NCPA - National Center for Policy Analysis

"New Europe" is Following the American Model

May 5, 2003

The spread of American values among the former communist states of the "new Europe" -- especially entrepreneurship and hard work -- scares old Europe. At stake are leisure-driven workweeks and social programs, says author Mark Katz.

"Our productivity and the way we do things threatens their five-week vacations and their lifestyles," he said. "That's what they mean by globalization. Their social spending and wages will have to fall if they're to compete."
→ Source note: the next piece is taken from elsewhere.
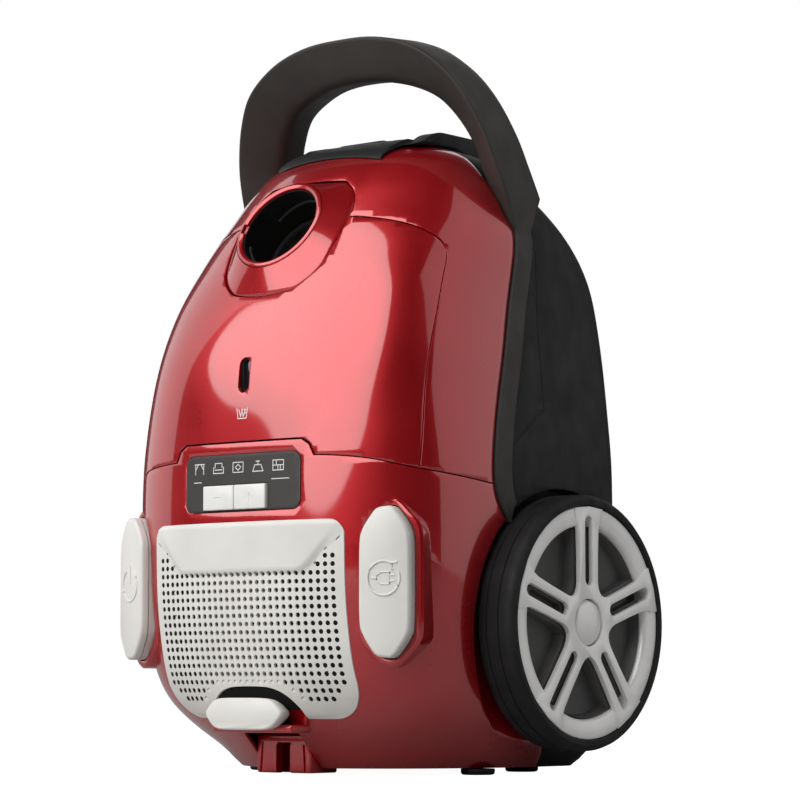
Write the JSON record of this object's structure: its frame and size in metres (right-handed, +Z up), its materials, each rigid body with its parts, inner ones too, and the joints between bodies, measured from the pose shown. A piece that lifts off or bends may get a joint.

U.S. influence is increasing among the former Soviet-bloc countries because Europe's is waning, explains Katz. The reasons include:

  • America welcomes newcomers of many ethnic origins, while Europe tries to hold them at bay.
  • America's growing diversity in terms of minority populations makes us different from Europe.
  • We absorb our immigrant population from the non-European world and make them Americans while Europeans don't.
  • Europe keeps immigrants out of the mainstream, for the most part denying them citizenship.
  • Europeans want guest workers, but don't want to take them into their societies.

At the same time, the nature of American ties with "new Europe" countries is shifting from aid to trade -- that means exporting competitive U.S. business methods. That makes Europe gnash its teeth, says Katz.

"Critics like the French are trying to prevent others from cooperating with us. We threaten their prestige," he said. "They try to preserve it with ridicule. But it's a weapon of those who fear becoming weak."

In this case, Europe -- led by France and Germany -- fears the strength of U.S. economic practices.

Countries trying to reach the economic mainstream can't afford to follow the European model, says Katz. Their only model is America -- which also happens to embrace with less prejudice immigrants from emerging nations.